I’m staying with an organization that I have been proud to work for and taking a position that I feel passionate about… all of that AND I am taking care of myself.
I talked, I was honest, people all around me listened.
I wasn’t a crybaby (after the talk with Adam and a few discussions with J), I was just me – the heart on my sleeve, lay it all out there with no fear of repercussions version.
It turns out that when you really talk, people really listen.

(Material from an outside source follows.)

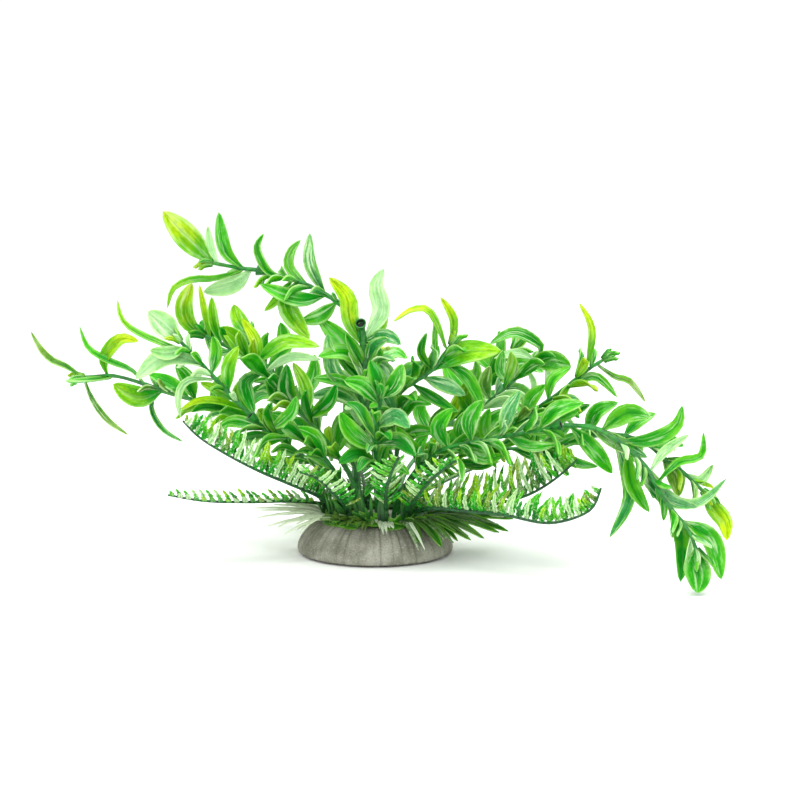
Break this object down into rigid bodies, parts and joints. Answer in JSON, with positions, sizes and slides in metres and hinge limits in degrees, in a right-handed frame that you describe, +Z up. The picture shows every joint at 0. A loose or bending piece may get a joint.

People want to be supportive and use their networks to help you.
I wasn’t shocked, but I wasn’t expecting it either…
I start my new job on Tuesday.
I’ll be WORKING FROM HOME and/or downtown.
I might travel a little bit here and there, but it will be nothing like what I have been doing.
I’ve heard that the position that I’ve accepted will be harder than others I’ve held and that’s ok. That’s exciting. I am not afraid of a challenge that let’s me balance my work and my personal life.
I casually talk to my friends about getting into a groove and regularly meeting for a boxing class during the week or meeting in the office for lunch on a Tuesday because I can. It still feels a little surreal and I am sure that I’ll have some new adjustments to consider… but really, I just feel so incredibly lucky. Opportunities like this don’t come around often. At least not where I work. This is awesome.
So tonight is my last night in OKC.
My consulting days are coming to a close.
There are some things about this that are bittersweet, but I’m ready for a new challenge. I’m ready for change.
If you’ve been taking this journey with me up close or from afar – thank you for sticking with me. I know that I’ve had some bratty and not so bratty moments… your support means the world to me. J, A, C, AB, K, Mom and Dad…. thank you for your encouragement. I took some risks because of our conversations and I can’t ever thank you enough for that.